Pascal Bruckner has a rebuttal on the subject of Multiculturalism and Islam responding to both Timothy Garton Ash and to Ian Buruma. He argues that, “The right to difference gets us very quickly to the difference of rights, with which believers may be preserved from contamination from impious – and so impure - ideas and behaviour.” Bruckmer writes that Ayaan Hirsi Ali is a better role model for Islam than Tariq Ramadan because the most important thing is for Islam to look within and to reform their religion not just to renounce violence. Sugary excerpt:

It seems to me a blatant error to start talking with conservatives just because they don't openly call for the holy war. This amounts to renouncing reform of Islam, provided Muslims renounce violence. But preferring modern fundamentalism to terrorism runs the risk of having both: orthodoxy and extremists, men with beards and kamikazes, seditious preachers and bombs, plague and cholera. After all, the obscurantist regime in Saudi Arabia didn't prevent the emergence of Al Qaeda.
This position, dictated by fear and short-term preoccupations, was taken by the English Labour government - even they now question it.

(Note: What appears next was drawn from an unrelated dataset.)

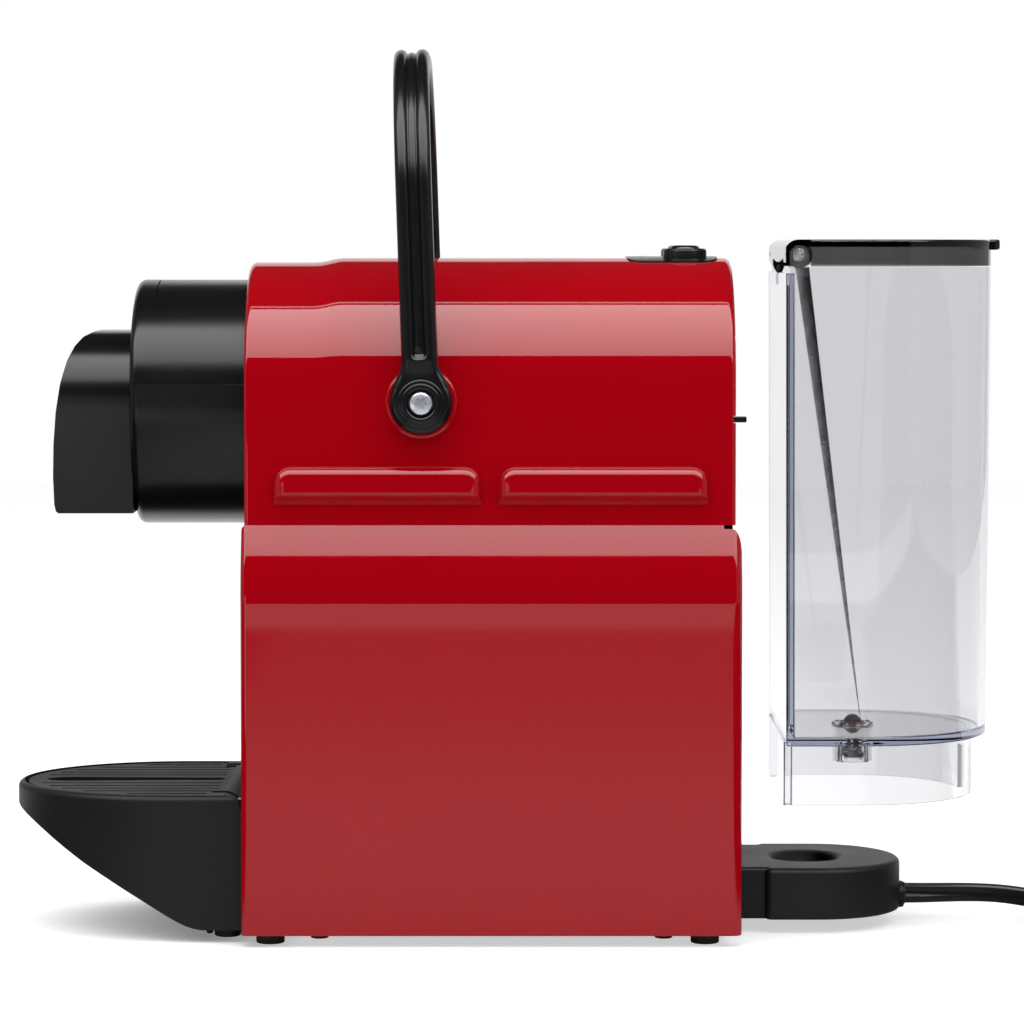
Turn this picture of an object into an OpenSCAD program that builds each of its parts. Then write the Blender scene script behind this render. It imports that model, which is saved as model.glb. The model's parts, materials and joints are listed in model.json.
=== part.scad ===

And it was taken by Nicolas Sarkozy, then minister of the interior, when he supported letting the fundamentalists of the UOIF (Union des organisations islamistes de France, very close to the Muslim Brotherhood) join the Conseil Francais du Culte Musulman. What's at stake here is the possibility that Islam could engage - like Rome at the time of Vatican II - in a true aggiornamiento, and take a critical look at itself and its 14 centuries of history, in particular at its relationship to violence and its desire for universal domination.

The problem that I have with Pascal Bruckner is that he always seems to be working backwards that is to take an absolute and passionate position and then to adapt reality to his position. Although I too prefer Ayaan Hirsi Ali to Tariq Ramadan, I don't make the mistake to believe the difference between the two is just about Islam. The most important question, which Pascal Bruckner avoids to answer, is whether the right to difference can only mean what he wants it to mean just in order to be able to reject in order of the values of the Enlightenment. The most important question is whether identities are flexible or unchangeable that is whether when there will be a majority of people who will not agree with Bruckner they will be allow to change society. If it is fine to say or rather to scream that some things are unacceptable and intolerable, but there comes a time when the focus of the conversation must change and become about what is acceptable and what is permissible. It is a conversation that Pascal Bruckner doesn't want to have. Bruckner is a sentimentalist who believes that Europe is La Joconde, the Mona Lisa and that change no matter how consensual and acceptable would make it less of masterpiece.